▶ **Your goal**:
Below are entries. Copy exactly the lines running from the line that holds "hide_parts(node)" to the line that holds "0.0), size=1.8, watts=56.0)", with both ends included.

● ● ● ● ●

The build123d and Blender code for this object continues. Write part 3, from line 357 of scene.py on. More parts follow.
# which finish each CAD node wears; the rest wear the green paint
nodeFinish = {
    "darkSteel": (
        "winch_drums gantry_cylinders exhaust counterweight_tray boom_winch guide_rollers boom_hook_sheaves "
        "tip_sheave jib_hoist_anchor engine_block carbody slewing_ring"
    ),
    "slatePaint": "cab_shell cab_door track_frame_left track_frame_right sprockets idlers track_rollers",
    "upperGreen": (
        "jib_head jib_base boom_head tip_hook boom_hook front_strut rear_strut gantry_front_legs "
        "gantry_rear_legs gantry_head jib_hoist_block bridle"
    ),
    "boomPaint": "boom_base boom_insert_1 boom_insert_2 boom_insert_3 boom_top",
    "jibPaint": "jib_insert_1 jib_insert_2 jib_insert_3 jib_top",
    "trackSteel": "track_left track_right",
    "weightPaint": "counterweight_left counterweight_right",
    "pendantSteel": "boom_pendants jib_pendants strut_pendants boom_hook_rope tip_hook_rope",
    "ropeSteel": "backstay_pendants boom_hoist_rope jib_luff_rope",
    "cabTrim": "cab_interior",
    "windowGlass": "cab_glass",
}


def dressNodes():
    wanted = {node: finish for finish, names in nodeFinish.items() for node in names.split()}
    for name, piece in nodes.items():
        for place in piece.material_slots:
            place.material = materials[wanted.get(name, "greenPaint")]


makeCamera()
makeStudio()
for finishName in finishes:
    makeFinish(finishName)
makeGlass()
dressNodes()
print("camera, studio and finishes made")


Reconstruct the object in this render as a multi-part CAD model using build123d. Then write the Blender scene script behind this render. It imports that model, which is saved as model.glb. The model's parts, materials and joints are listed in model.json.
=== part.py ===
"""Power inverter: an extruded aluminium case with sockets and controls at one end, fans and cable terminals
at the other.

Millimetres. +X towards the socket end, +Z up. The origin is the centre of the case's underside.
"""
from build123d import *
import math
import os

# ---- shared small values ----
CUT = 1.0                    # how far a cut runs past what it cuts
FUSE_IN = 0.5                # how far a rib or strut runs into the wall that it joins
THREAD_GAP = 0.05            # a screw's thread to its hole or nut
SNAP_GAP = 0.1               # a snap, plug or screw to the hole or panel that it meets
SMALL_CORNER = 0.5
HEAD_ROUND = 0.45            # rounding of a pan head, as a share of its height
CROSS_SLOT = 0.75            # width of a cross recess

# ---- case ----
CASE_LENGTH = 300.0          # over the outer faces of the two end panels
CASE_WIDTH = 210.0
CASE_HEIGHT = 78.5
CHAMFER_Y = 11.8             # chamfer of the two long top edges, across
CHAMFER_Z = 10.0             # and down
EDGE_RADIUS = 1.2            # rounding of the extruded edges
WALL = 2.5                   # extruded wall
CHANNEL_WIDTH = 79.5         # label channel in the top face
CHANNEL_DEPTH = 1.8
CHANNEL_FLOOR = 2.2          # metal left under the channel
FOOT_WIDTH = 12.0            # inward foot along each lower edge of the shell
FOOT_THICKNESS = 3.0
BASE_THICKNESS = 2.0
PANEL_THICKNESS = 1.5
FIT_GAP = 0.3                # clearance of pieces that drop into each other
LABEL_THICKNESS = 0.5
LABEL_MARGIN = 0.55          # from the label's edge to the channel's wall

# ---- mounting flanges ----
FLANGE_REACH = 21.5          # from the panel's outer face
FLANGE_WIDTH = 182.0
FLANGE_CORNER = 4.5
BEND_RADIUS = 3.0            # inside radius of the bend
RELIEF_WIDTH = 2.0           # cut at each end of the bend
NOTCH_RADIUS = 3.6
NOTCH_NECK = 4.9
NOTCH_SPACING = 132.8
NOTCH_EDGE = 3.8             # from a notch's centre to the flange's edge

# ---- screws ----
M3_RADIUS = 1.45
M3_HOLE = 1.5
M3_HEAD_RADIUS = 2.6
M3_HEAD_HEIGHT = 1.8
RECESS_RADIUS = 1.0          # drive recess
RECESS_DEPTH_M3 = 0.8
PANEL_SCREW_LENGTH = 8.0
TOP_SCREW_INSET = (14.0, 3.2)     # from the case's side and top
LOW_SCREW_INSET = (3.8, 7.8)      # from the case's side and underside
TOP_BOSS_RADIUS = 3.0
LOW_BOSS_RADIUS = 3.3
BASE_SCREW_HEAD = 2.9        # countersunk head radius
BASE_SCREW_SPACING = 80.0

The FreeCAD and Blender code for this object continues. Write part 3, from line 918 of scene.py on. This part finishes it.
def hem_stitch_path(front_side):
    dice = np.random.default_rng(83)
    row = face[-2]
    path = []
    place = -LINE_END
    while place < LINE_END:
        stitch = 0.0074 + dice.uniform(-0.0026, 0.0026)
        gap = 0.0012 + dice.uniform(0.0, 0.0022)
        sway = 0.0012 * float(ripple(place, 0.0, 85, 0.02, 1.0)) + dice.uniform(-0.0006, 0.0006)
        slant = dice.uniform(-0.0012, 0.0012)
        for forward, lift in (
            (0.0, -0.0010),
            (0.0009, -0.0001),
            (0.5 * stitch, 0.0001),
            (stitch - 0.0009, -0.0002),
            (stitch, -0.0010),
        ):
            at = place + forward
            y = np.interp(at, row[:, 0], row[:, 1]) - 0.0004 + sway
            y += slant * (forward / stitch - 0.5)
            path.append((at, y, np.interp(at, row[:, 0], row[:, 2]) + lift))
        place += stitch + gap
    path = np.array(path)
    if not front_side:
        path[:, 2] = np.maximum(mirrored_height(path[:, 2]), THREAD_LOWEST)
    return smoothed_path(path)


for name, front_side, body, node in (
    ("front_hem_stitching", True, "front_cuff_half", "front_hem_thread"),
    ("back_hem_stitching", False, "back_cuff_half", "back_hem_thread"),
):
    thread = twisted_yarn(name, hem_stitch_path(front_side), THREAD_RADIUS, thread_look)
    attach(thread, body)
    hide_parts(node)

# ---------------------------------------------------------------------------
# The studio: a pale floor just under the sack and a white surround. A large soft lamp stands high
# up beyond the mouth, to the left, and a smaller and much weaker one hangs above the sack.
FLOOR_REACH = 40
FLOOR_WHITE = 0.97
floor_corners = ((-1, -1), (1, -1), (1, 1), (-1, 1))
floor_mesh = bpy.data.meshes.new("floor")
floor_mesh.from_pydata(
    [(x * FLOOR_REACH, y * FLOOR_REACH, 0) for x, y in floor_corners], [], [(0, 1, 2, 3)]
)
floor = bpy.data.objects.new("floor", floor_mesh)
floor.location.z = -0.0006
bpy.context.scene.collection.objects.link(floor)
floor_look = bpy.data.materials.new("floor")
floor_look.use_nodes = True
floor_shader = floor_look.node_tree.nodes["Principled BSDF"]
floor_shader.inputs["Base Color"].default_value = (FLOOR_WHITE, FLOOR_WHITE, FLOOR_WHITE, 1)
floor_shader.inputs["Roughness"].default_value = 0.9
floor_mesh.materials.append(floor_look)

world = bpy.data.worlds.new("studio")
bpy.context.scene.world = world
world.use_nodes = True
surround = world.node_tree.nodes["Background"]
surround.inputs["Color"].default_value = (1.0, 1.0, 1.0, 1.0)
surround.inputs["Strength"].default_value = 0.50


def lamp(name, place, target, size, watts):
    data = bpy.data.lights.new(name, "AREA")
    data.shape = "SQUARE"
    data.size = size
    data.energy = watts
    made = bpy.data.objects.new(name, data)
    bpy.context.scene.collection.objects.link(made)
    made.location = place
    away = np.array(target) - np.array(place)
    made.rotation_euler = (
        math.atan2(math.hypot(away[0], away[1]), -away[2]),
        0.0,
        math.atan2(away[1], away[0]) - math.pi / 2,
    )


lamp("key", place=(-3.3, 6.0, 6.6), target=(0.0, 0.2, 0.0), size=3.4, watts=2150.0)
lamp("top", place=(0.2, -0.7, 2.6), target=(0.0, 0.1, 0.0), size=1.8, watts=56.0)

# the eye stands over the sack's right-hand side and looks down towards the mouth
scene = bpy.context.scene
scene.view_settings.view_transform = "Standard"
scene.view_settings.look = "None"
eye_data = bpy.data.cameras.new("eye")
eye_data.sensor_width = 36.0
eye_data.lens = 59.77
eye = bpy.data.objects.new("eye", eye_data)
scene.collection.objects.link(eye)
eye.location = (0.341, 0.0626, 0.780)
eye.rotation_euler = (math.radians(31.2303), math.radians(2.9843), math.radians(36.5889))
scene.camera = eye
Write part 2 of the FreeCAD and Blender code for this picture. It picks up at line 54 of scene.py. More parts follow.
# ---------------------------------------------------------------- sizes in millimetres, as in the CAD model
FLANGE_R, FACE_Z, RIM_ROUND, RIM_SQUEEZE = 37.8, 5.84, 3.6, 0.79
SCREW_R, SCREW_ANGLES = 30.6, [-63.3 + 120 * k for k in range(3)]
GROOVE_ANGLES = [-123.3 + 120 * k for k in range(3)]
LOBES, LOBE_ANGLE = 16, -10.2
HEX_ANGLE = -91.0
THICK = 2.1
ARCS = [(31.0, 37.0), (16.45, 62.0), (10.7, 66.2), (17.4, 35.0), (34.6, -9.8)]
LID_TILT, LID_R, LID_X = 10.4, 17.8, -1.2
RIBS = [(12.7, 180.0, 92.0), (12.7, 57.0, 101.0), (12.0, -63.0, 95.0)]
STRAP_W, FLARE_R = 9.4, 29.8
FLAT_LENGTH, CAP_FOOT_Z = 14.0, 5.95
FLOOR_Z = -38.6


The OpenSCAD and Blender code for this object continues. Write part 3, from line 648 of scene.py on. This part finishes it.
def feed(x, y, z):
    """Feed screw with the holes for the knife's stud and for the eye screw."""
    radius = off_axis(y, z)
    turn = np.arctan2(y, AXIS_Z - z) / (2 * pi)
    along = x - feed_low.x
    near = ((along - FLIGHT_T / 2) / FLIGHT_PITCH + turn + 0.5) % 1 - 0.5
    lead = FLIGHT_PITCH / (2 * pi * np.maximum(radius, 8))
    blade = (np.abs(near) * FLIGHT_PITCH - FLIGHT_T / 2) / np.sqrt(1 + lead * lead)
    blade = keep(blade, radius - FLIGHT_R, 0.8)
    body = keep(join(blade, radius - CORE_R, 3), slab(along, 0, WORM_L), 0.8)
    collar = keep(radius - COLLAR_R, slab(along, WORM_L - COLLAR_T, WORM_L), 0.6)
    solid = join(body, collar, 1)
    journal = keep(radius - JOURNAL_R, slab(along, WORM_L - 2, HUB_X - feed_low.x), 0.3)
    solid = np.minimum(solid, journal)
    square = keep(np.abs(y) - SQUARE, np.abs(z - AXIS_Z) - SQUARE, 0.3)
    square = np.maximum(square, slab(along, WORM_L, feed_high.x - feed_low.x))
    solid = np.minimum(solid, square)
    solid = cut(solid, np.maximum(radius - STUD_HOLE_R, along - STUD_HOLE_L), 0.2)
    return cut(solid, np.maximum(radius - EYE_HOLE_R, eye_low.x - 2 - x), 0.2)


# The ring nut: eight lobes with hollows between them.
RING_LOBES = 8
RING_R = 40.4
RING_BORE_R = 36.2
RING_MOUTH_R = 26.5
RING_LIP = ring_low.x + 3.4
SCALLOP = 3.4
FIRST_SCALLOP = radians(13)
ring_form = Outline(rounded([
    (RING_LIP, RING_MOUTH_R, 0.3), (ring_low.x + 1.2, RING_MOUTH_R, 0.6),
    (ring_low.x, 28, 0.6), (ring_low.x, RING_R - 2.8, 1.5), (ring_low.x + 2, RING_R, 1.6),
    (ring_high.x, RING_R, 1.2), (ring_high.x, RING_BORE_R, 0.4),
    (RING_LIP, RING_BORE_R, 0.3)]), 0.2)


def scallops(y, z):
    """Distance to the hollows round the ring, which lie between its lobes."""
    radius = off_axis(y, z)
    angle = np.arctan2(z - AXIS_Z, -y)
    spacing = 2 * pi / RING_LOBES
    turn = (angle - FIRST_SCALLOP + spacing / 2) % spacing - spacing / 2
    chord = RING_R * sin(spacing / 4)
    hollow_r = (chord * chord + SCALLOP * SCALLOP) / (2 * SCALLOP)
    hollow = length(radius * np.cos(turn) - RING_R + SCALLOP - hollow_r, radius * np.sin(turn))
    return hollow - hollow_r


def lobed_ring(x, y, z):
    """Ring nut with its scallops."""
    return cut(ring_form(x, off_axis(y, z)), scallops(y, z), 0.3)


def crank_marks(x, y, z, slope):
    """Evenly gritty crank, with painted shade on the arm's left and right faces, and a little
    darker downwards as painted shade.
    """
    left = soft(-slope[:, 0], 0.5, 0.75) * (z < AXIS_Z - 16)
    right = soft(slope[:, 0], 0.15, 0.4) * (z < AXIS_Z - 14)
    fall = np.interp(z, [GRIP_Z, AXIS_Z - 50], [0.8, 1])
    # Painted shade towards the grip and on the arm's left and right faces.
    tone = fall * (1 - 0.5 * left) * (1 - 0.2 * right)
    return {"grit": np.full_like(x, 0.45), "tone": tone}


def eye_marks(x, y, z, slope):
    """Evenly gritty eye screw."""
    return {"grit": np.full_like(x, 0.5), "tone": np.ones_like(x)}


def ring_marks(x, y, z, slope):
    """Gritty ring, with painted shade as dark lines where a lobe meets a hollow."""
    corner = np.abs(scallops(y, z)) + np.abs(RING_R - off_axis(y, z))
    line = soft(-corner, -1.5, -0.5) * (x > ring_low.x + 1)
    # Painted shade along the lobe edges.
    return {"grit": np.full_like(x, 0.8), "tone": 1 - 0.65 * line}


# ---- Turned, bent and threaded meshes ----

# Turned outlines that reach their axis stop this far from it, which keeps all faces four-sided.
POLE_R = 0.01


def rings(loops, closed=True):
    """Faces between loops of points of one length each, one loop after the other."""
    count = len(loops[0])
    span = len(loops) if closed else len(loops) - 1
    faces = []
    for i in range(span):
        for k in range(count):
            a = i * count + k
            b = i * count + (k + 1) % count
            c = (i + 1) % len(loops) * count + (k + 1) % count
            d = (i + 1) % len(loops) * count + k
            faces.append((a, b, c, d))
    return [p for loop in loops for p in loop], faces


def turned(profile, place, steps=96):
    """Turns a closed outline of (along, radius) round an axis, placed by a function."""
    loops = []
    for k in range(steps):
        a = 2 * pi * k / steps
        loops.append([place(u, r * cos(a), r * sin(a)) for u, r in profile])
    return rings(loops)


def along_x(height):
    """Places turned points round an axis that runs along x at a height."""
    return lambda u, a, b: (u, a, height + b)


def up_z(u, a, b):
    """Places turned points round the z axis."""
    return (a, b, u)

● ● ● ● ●

▶ **Exercise answer**:
    hide_parts(node)

# ---------------------------------------------------------------------------
# The studio: a pale floor just under the sack and a white surround. A large soft lamp stands high
# up beyond the mouth, to the left, and a smaller and much weaker one hangs above the sack.
FLOOR_REACH = 40
FLOOR_WHITE = 0.97
floor_corners = ((-1, -1), (1, -1), (1, 1), (-1, 1))
floor_mesh = bpy.data.meshes.new("floor")
floor_mesh.from_pydata(
    [(x * FLOOR_REACH, y * FLOOR_REACH, 0) for x, y in floor_corners], [], [(0, 1, 2, 3)]
)
floor = bpy.data.objects.new("floor", floor_mesh)
floor.location.z = -0.0006
bpy.context.scene.collection.objects.link(floor)
floor_look = bpy.data.materials.new("floor")
floor_look.use_nodes = True
floor_shader = floor_look.node_tree.nodes["Principled BSDF"]
floor_shader.inputs["Base Color"].default_value = (FLOOR_WHITE, FLOOR_WHITE, FLOOR_WHITE, 1)
floor_shader.inputs["Roughness"].default_value = 0.9
floor_mesh.materials.append(floor_look)

world = bpy.data.worlds.new("studio")
bpy.context.scene.world = world
world.use_nodes = True
surround = world.node_tree.nodes["Background"]
surround.inputs["Color"].default_value = (1.0, 1.0, 1.0, 1.0)
surround.inputs["Strength"].default_value = 0.50


def lamp(name, place, target, size, watts):
    data = bpy.data.lights.new(name, "AREA")
    data.shape = "SQUARE"
    data.size = size
    data.energy = watts
    made = bpy.data.objects.new(name, data)
    bpy.context.scene.collection.objects.link(made)
    made.location = place
    away = np.array(target) - np.array(place)
    made.rotation_euler = (
        math.atan2(math.hypot(away[0], away[1]), -away[2]),
        0.0,
        math.atan2(away[1], away[0]) - math.pi / 2,
    )


lamp("key", place=(-3.3, 6.0, 6.6), target=(0.0, 0.2, 0.0), size=3.4, watts=2150.0)
lamp("top", place=(0.2, -0.7, 2.6), target=(0.0, 0.1, 0.0), size=1.8, watts=56.0)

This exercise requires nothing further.